- [Written problem]: Locate the lines where "bending" occurs and copy them as they stand.

Start of Source material

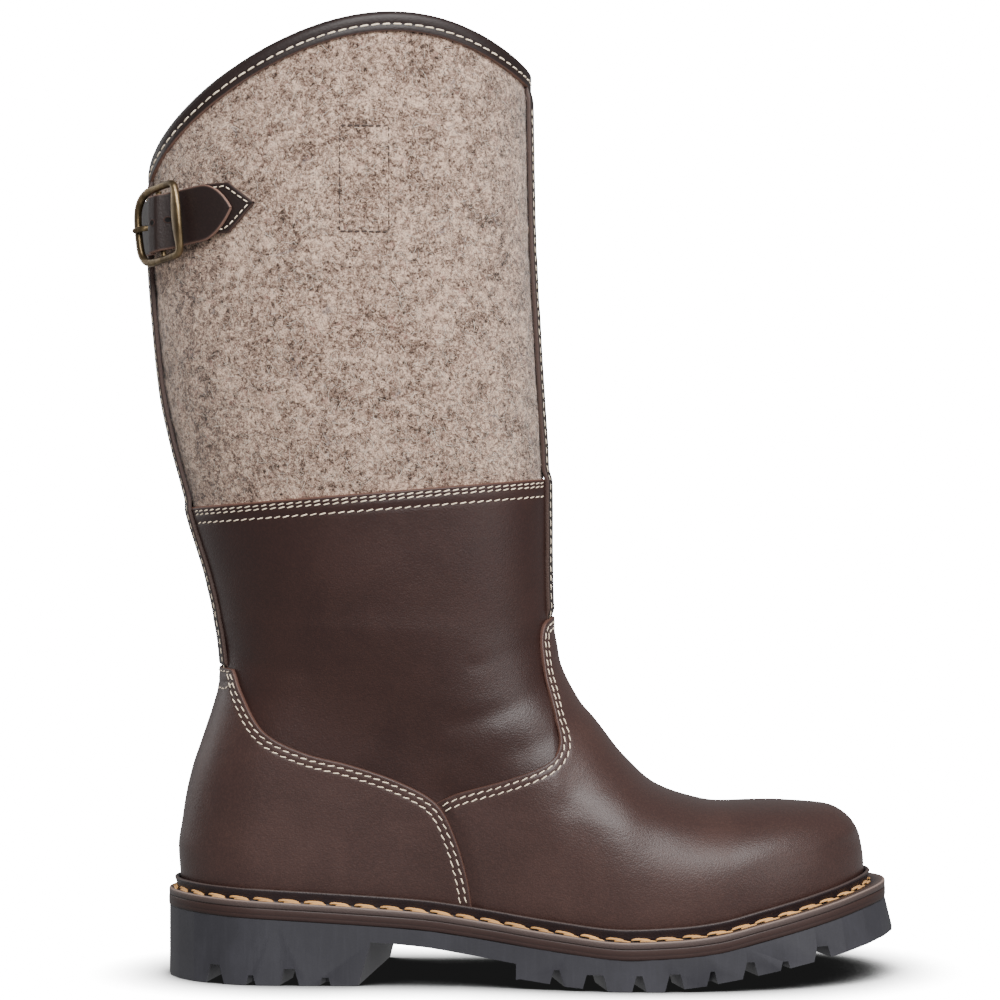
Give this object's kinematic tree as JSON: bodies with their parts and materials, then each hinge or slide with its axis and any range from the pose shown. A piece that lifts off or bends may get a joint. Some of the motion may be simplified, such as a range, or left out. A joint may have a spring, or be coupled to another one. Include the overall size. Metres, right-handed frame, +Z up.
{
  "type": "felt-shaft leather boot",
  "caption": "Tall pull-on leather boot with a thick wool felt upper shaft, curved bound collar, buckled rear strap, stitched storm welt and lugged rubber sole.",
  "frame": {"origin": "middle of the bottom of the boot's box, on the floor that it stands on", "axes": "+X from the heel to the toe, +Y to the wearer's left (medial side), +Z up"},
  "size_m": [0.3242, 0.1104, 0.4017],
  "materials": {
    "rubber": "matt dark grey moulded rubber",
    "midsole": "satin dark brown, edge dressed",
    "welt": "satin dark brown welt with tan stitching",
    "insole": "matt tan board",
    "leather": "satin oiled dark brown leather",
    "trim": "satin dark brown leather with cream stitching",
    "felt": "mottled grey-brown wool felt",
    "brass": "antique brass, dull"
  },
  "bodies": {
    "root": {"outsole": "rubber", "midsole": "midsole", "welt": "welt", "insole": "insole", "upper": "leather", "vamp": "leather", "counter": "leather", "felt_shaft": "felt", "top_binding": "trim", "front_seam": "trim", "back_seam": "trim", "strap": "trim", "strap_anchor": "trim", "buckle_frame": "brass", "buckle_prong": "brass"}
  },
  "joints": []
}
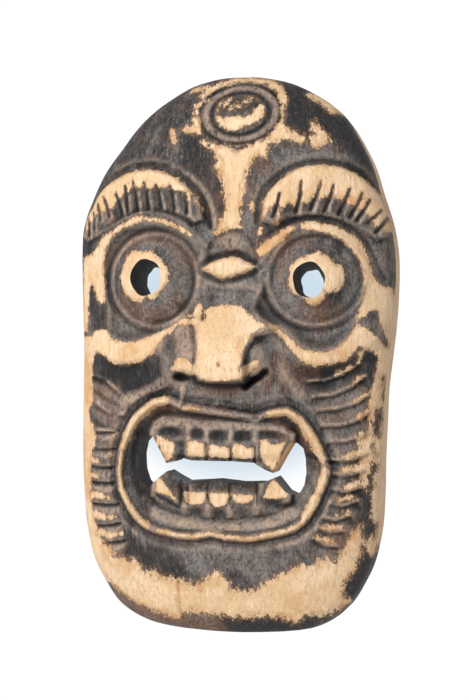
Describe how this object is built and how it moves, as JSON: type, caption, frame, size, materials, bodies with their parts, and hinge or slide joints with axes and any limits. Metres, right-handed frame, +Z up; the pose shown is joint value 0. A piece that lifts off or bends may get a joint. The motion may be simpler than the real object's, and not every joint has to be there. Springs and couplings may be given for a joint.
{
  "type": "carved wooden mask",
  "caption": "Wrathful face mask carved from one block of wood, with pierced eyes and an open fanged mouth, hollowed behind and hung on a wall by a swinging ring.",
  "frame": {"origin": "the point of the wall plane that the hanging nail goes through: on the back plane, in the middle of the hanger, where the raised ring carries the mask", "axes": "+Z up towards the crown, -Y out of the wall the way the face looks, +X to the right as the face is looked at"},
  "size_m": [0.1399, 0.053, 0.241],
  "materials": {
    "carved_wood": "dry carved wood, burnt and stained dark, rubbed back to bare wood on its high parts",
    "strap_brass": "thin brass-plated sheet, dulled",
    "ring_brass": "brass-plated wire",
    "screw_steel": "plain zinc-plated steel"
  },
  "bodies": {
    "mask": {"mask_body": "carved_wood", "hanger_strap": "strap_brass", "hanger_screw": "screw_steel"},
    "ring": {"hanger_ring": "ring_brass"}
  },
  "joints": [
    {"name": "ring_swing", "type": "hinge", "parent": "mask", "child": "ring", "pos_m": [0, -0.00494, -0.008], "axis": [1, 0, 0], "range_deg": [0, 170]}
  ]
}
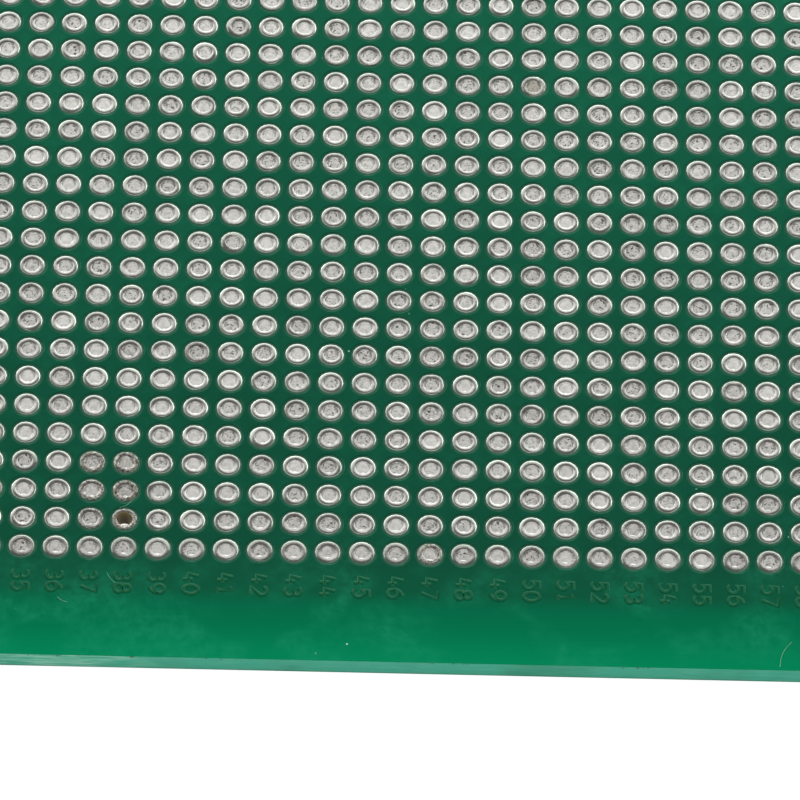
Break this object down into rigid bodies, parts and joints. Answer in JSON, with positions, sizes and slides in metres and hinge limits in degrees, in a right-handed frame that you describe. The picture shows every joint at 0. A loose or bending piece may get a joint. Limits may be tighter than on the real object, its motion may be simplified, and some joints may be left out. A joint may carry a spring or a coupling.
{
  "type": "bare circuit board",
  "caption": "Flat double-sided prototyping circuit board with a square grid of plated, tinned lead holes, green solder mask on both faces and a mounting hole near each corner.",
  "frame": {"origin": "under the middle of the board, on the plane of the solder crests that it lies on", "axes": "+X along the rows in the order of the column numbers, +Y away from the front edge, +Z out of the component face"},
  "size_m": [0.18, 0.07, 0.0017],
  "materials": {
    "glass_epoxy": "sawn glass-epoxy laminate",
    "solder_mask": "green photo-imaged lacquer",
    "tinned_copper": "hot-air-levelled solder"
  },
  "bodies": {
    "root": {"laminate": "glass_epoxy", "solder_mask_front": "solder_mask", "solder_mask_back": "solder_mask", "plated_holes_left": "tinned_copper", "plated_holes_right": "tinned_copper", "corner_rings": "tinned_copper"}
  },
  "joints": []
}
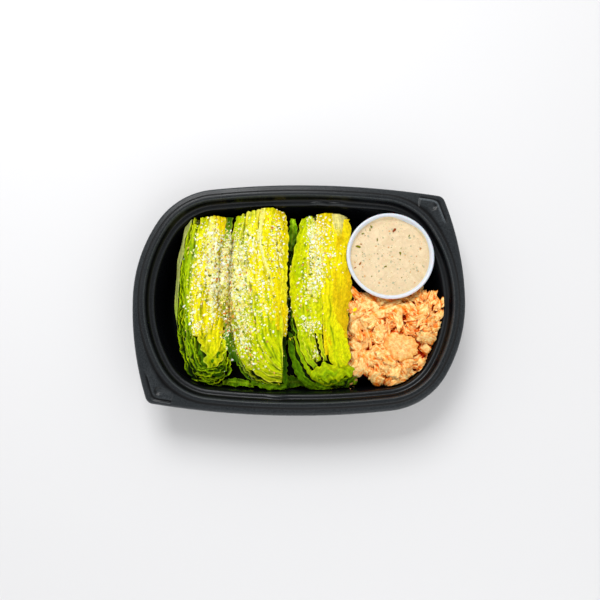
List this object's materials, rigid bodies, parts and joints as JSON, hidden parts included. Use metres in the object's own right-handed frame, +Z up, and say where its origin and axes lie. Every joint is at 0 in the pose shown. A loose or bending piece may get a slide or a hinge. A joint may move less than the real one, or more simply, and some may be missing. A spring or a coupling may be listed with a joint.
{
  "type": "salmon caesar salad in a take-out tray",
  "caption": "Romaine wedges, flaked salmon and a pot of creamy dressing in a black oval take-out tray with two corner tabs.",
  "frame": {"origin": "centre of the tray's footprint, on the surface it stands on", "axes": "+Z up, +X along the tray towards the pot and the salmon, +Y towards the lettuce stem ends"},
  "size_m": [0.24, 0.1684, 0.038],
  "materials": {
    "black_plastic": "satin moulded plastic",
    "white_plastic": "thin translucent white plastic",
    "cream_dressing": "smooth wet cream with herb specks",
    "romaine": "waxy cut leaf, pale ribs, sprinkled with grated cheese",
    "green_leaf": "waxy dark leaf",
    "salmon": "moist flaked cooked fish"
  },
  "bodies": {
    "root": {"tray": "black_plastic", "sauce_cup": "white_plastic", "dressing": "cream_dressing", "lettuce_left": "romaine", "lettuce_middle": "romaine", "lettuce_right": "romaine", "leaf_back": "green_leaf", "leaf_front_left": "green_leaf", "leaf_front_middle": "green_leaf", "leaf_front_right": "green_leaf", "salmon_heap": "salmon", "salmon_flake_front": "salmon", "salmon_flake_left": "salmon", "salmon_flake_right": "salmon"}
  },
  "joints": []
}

End of Source material

- [Full solution]:
Break this object down into rigid bodies, parts and joints. Answer in JSON, with positions, sizes and slides in metres and hinge limits in degrees, in a right-handed frame that you describe. The picture shows every joint at 0. A loose or bending piece may get a joint. Limits may be tighter than on the real object, its motion may be simplified, and some joints may be left out. A joint may carry a spring or a coupling.
List this object's materials, rigid bodies, parts and joints as JSON, hidden parts included. Use metres in the object's own right-handed frame, +Z up, and say where its origin and axes lie. Every joint is at 0 in the pose shown. A loose or bending piece may get a slide or a hinge. A joint may move less than the real one, or more simply, and some may be missing. A spring or a coupling may be listed with a joint.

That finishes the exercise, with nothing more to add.